Da questo momento nasce il Presepe che è tradizione tutta italiana. Nato dapprima come continuazione del teatro liturgico, fu subito tradotto in tradizione permanente con statue lignee a grandezza naturale. Al presepe liturgico si affiancò, nel ‘600, quello cortese: non proprio laico ma comunque privato arricchito da innovazioni tecniche apportate da artigiani ed artisti, commissionati loro dalla nobiltà. Nel Settecento, poi, le statuine erano ormai miniaturizzate e rivestite di tessuti pregiati, in legno e terracotta. Una schiera di sarti, figurinai, orefici e fabbricanti di maioliche e vetrai con armieri anche, si sviluppò con la voglia di Presepe espressa e portata in auge da Carlo III, la cui consorte Amalia di Sassonia cuciva personalmente i minuti abiti. Successivamente il Presepe si costruì col “ masso – scoglio”, un blocco monolitico circondato da un complesso sistema di montagne, fiumi, ponti e scene di vita pastorale.
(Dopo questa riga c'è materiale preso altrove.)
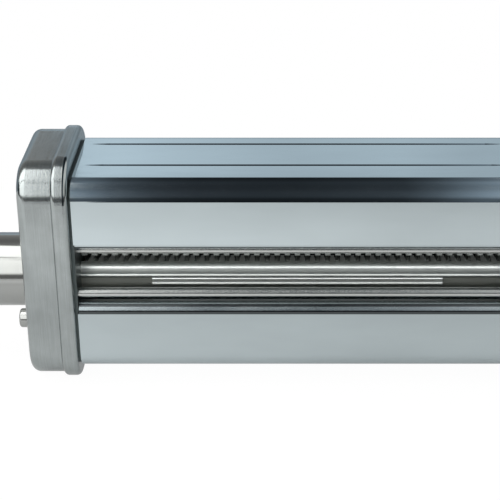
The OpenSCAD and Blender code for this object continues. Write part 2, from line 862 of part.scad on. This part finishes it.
gear_cover();
left_flange();
mounting_hub();
hub_bushing();
locating_pin();
gear_cover_screws();
left_side_plate();
right_side_plate();
right_flange();
right_cover();
right_cover_screws();
upper_shell();
lower_shell();
lower_roll();
upper_roll();
drive_shaft();
drive_cross_pin();
hub_ring();
drive_gear();
driven_gear();
lower_left_bushing();
upper_left_bushing();
lower_right_bushing();
upper_right_bushing();
lower_comb();
upper_comb();
lower_feed_guide();
upper_feed_guide();
outlet_tie_rod();
feed_tie_rod();
top_tie_rod();
bottom_tie_rod();
upper_outlet_rod();
upper_feed_rod();
tie_rod_screws();
lower_roll_ring();
upper_roll_ring();
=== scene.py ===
# %% [markdown]
# # A noodle cutter attachment, dressed in Blender
# The machine is a metal box with two ring rolls inside. Nearly everything that shows is
# bright metal, so this lesson is about metal: metal has hardly any colour of its own, and
# what we see in it is the room. That is why the room is built as carefully as the finishes.
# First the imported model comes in. It stays where it is, and everything else follows it.

# %% Load the frame
import math

import bpy
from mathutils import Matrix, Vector


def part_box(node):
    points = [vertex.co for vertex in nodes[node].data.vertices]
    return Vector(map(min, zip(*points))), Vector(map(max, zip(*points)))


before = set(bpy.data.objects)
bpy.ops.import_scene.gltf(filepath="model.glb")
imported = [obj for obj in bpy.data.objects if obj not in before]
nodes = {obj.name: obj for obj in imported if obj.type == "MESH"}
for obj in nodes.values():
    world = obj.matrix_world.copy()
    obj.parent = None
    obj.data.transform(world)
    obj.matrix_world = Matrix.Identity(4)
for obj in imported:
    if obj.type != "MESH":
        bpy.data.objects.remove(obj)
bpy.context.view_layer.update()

scene = bpy.context.scene
print("loaded", len(nodes), "nodes")

# %% [markdown]
# ## Reference places
# Every place below is worked out from the model itself: the middle of the sheet body, its
# front panel and the floor that the end flanges stand on. If the model grows, the room
# grows with it.

# %% Measure the machine
body_low, body_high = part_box("upper_shell")
lower_low, lower_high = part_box("lower_shell")
flange_low, flange_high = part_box("left_flange")
middle_x = (body_low[0] + body_high[0]) / 2
front_y = body_low[1]
floor_z = flange_low[2]
print("body middle x %.4f, front y %.4f, floor z %.4f" % (middle_x, front_y, floor_z))

# %% [markdown]
# ## The camera
# A long lens flattens the machine, as a catalogue picture does. The camera stands in front
# of the body's middle, above it, and looks down at 25 degrees. A small sideways shift puts
# the machine off centre without turning the camera, so upright edges stay upright.

# %% Make the camera
camera_pitch = math.radians(25.1)
camera_distance = 0.6008
aim_height = 0.0223
camera_data = bpy.data.cameras.new("camera")
camera = bpy.data.objects.new("camera", camera_data)
scene.collection.objects.link(camera)
camera_data.lens = 108.14
camera_data.sensor_width = 36.0
camera_data.shift_x = -0.0948
camera.location = (middle_x, front_y - camera_distance * math.cos(camera_pitch),
                   aim_height + camera_distance * math.sin(camera_pitch))
camera.rotation_euler = (math.pi / 2 - camera_pitch, 0.0, 0.0)
scene.camera = camera
print("camera at", tuple(round(c, 3) for c in camera.location))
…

In questo contesto si sovrappongono più scene presepiali o comunque nuclei tematici: quello centrale è la sacra capanna, di solito affiancata dalle rovine di un tempio greco – romano, simbolo del trionfante Cristianesimo. Assommando mode e tendenze, il Presepe diventa sintesi cosmica di cultura locale e così si hanno gli straordinari presepi artistici di materiali pregiati e figure miniaturizzate, prodotti dall’artigianato meridionale: siciliano, campano, pugliese, calabrese e altoatesino; famosi restano: il presepe borbonico – napoletano della Reggia di Caserta, la tradizione in terracotta di Caltagirone e più recente tutta la variegata presepistica napoletana di via di San Gregorio Armeno in Napoli e dei maestri Ferrigno che ne hanno donato un esemplare ricco e suggestivo di tradizione e modernità a San Pio da Pietrelcina a San Giovanni Rotondo. In seguito, con la diffusione della tradizione presepiale anche per la fruizione dei ceti subalterni, ci si orientò verso un tipo di produzione accessibile ai poveri e soprattutto la tecnica dello stampo incrementò questa tendenza.
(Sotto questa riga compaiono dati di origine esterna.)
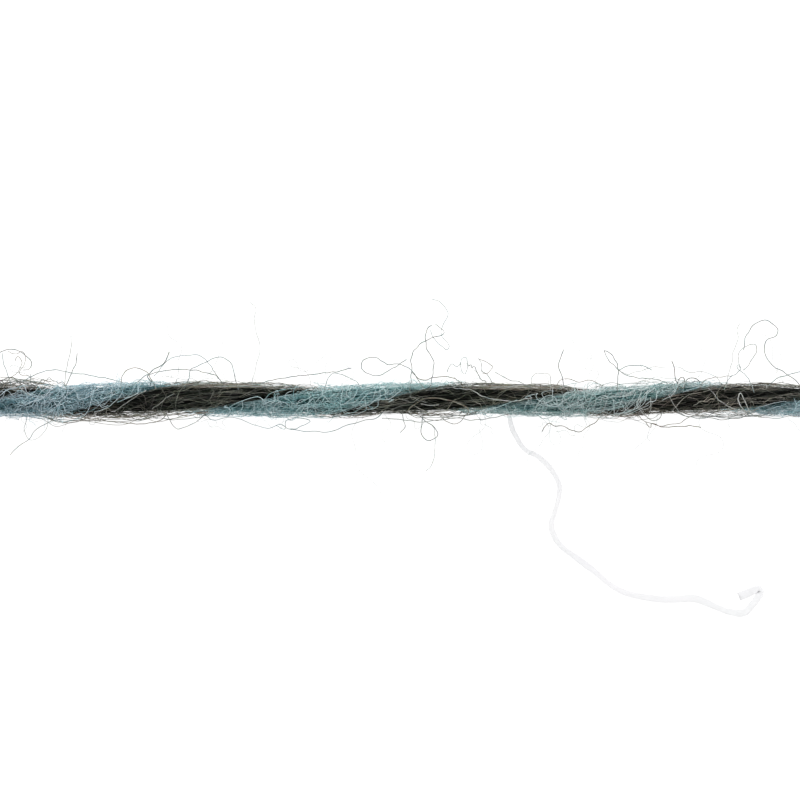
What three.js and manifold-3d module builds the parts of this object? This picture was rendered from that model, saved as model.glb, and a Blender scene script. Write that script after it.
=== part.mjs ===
// A cut length of marled sock yarn that lies straight on a surface: a light teal woollen ply and a
// charcoal one, twisted round each other to the left (an S twist), both ends cut square.
// Millimetres. +X runs along the strand, +Y across it and +Z up from the surface at Z = 0.

import * as THREE from "three";
import { mergeVertices } from "three/addons/utils/BufferGeometryUtils.js";
import Module from "manifold-3d";

const wasm = await Module();
wasm.setup();

// Driving dimensions
const YARN_DIAMETER = 1.6; // over both plies and their close nap
const TWIST_PITCH = 13.45; // one turn of the plies round each other
const TURNS = 4;
const TEAL_ON_TOP_X = -3.95; // a place where the teal ply lies straight on top
const PLY_GAP = 0.3; // clear space between the plies
const CHARCOAL_EXTRA = 0.1; // how much thicker the charcoal ply is
const EDGE_RADIUS = 0.12; // rounds the two edges of a ply's flat inner side
const SWAY = 0.1; // the strand's own axis runs in a slight helix of this radius
const PRESSED = 0.06; // how far the strand is pressed flat where it lies on the surface

// Fineness of the facets
const STEPS_PER_TURN = 20;
const OUTER_STEPS = 10;
const EDGE_STEPS = 2;
const INNER_STEPS = 3;
const MERGE_WITHIN = 1e-4;

const RADIUS = YARN_DIAMETER / 2;
const LENGTH = TURNS * TWIST_PITCH;

// Each ply's flat inner side lies this far from the strand's axis. The last column turns the ply
// round the axis, away from the teal one.
const PLIES = [
  { name: "ply_teal", inner: (PLY_GAP + CHARCOAL_EXTRA) / 2, turned: 0, colour: 0x6e96a2 },
  { name: "ply_charcoal", inner: (PLY_GAP - CHARCOAL_EXTRA) / 2, turned: Math.PI, colour: 0x32302a },
];

// Points along an arc. The last one is left to the stretch that follows.
function arc(centreX, centreY, radius, from, to, steps) {
  return Array.from({ length: steps }, (_, step) => {
    const angle = from + ((to - from) * step) / steps;
    return new THREE.Vector2(
      centreX + radius * Math.cos(angle),
      centreY + radius * Math.sin(angle),
    );
  });
}

// Points along a straight line, its last one again left out.
function straight(from, to, steps) {
  return Array.from({ length: steps }, (_, step) => from.clone().lerp(to, step / steps));
}

// Half a disc with rounded edges, bulging towards +X, its flat side at `inner` from the axis.
function plySection(inner) {
  const edgeX = inner + EDGE_RADIUS;
  const edgeY = Math.sqrt((RADIUS - EDGE_RADIUS) ** 2 - edgeX ** 2);
  const reach = Math.atan2(edgeY, edgeX);
  return new THREE.Shape([
    ...arc(0, 0, RADIUS, -reach, reach, OUTER_STEPS),
    ...arc(edgeX, edgeY, EDGE_RADIUS, reach, Math.PI, EDGE_STEPS),
    ...straight(new THREE.Vector2(inner, edgeY), new THREE.Vector2(inner, -edgeY), INNER_STEPS),
    ...arc(edgeX, -edgeY, EDGE_RADIUS, Math.PI, 2 * Math.PI - reach, EDGE_STEPS),
  ]);
}

// The section is extruded and then twisted along X, about an axis that sways with the twist.
function twistedPly({ inner, turned }) {
  const geometry = new THREE.ExtrudeGeometry(plySection(inner), {
    depth: LENGTH,
    steps: TURNS * STEPS_PER_TURN,
    bevelEnabled: false,
  });
  const place = geometry.attributes.position;
  for (let i = 0; i < place.count; i += 1) {
    const x = place.getZ(i) - LENGTH / 2;
    const twist = (2 * Math.PI * (x - TEAL_ON_TOP_X)) / TWIST_PITCH;
    const out = place.getX(i);
    const across = place.getY(i);
    const angle = twist + turned;
    const y = out * Math.sin(angle) - across * Math.cos(angle) - SWAY * Math.cos(twist);
    const z = out * Math.cos(angle) + across * Math.sin(angle) + SWAY * Math.sin(twist);
    place.setXYZ(i, x, y, z);
  }
  return geometry;
}

// Cuts a closed geometry level with the surface, which leaves the flats on which it lies.
function cutAtSurface(geometry) {
  geometry.deleteAttribute("normal");
  geometry.deleteAttribute("uv");
  const merged = mergeVertices(geometry, MERGE_WITHIN);
  const whole = new wasm.Manifold(
    new wasm.Mesh({
      numProp: 3,
      vertProperties: merged.attributes.position.array,
      triVerts: new Uint32Array(merged.index.array),
    }),
  );
  const cut = whole.trimByPlane([0, 0, 1], 0).getMesh();
  const result = new THREE.BufferGeometry();
  result.setAttribute("position", new THREE.BufferAttribute(cut.vertProperties, cut.numProp));
  result.setIndex(new THREE.BufferAttribute(cut.triVerts, 1));
  result.computeVertexNormals();
  return result;
}

// Centres the strand over the origin and sinks it by PRESSED before it is cut.
function sockYarn() {
  const geometries = PLIES.map(twistedPly);
  const box = new THREE.Box3();
  for (const geometry of geometries) {
    geometry.computeBoundingBox();
    box.union(geometry.boundingBox);
  }
  const middleY = (box.min.y + box.max.y) / 2;
  const yarn = new THREE.Group();
  PLIES.forEach(({ name, colour }, i) => {
    geometries[i].translate(0, -middleY, -box.min.z - PRESSED);
    const material = new THREE.MeshStandardMaterial({ color: colour, roughness: 0.9, metalness: 0 });
    const ply = new THREE.Mesh(cutAtSurface(geometries[i]), material);
    ply.name = name;
    yarn.add(ply);
  });
  return yarn;
}

export default sockYarn();
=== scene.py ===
"""A cut length of marled sock yarn, lying straight on a pale surface and seen from straight above.

Two woollen plies, one light teal and one charcoal, are twisted round each other. Each ply is a core
that is closed over by long fibres and a nap of short curls, and stray fibres stand off both.
Lengths are in millimetres until a mesh is made."""

import math
from collections import namedtuple

import bpy
import numpy as np
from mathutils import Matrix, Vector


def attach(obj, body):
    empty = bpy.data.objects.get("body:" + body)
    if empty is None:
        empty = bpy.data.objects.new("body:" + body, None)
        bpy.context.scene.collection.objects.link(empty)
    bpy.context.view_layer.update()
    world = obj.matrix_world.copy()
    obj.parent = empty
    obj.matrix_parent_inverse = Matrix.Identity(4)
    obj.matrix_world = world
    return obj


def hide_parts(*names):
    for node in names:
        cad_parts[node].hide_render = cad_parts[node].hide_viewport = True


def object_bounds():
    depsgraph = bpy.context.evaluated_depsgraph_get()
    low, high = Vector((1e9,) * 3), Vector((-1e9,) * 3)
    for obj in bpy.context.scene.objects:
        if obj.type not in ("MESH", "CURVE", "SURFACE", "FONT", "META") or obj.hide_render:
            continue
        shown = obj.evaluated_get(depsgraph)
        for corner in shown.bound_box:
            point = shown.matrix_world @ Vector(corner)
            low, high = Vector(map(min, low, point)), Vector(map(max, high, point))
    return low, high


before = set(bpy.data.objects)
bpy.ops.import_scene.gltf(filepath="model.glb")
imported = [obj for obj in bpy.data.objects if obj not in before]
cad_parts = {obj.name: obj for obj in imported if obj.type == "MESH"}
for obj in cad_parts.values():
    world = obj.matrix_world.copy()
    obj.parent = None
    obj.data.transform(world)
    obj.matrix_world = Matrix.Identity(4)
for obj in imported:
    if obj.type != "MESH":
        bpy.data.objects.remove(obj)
cad_low, cad_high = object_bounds()

MM = 0.001

# The strand as the CAD part has it
TURNS = 4
TEAL_ON_TOP_X = -3.95
CHARCOAL_EXTRA = 0.1
SWAY = 0.1
PRESSED = 0.06
HALF_LENGTH = cad_high.x / MM
PITCH = 2 * HALF_LENGTH / TURNS
AXIS_Z = (cad_high.z / MM - PRESSED) / 2
CAD_RADIUS = cad_high.y / MM - SWAY

# The photograph's frame
VIEW_WIDTH = 40.0
AXIS_OFF_CENTRE = 0.02
LENS, SENSOR = 200.0, 36.0
CAMERA_DISTANCE = VIEW_WIDTH * LENS / SENSOR

# The plies. The fibres of each are twisted the other way, so they run nearly along the strand
BODY_RADIUS = CAD_RADIUS - 0.06
EDGE_RADIUS = 0.26
HEART = 0.37
FLAT_SIDE_SHARE = 0.4
SINGLES_PITCH = 14.0
PLY_MIDDLE = 0.4 * BODY_RADIUS
CORE_DEPTH = 0.33
CLEFT_WIDTH = 0.22
# How far fibres in the bottom of a cleft are darkened: painted shade in the clefts
CLEFT_PAINTED_SHADE = 0.3
FLOOR_CLEARANCE = 0.015
END_CLEARANCE = 0.04
FRAY_LENGTH = 1.3
FRAY_SPREAD = 0.28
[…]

Di questa storia povera la Calabria ne è ricca. Sono tanti i paesi della nostra regione che esprimono il presepe povero e comunque ricco di fede e tra i tanti citiamo i presepi di Serra San Bruno frutto questi della famosa e proverbiale “Mastranza di la Serra” e i presepi di Seminara. Oggi accanto alla produzione artistica convive, e anche lievitata, la produzione che utilizza la fantasia dei bambini e i materiali di scarto e ciò soprattutto negli ambienti scolastici. È comunque sia allestito il Presepe, oggi ancora, dopo quasi mille anni di storia, ripercorre il sentiero del misticismo e risponde al desiderio di essere protagonisti del Natale. Non c’è cultura che non abbia fatto il suo presepe e non l’abbia tradotto nel proprio linguaggio, accostandosi al tema con grande libertà: partendo dai popoli e dalle nazioni, dai paesi ai quartieri, si trova che ogni società ha elaborato un suo specifico tipo di rappresentazione della nascita del Salvatore aggiungendo moduli figurativi, che sono la traduzione visibile dell’accoglienza del Cristo e l’espressione di una risposta personale non formale. Son passati molti secoli dal Presepe di Greccio e le generazioni future sapranno perpetuare la voglia francescana di rappresentare la Natività, rappresentare la nascita della speranza dell’uomo? Ma sì, son passati duemila anni e la storia di Gesù è sempre presente a indicarci il cammino della salvezza, una storia che non conosce il finito. E il presepe è un fatto puramente religioso: più precisamente appartiene al Cristianesimo, cioè alla Chiesa e alla sua storia.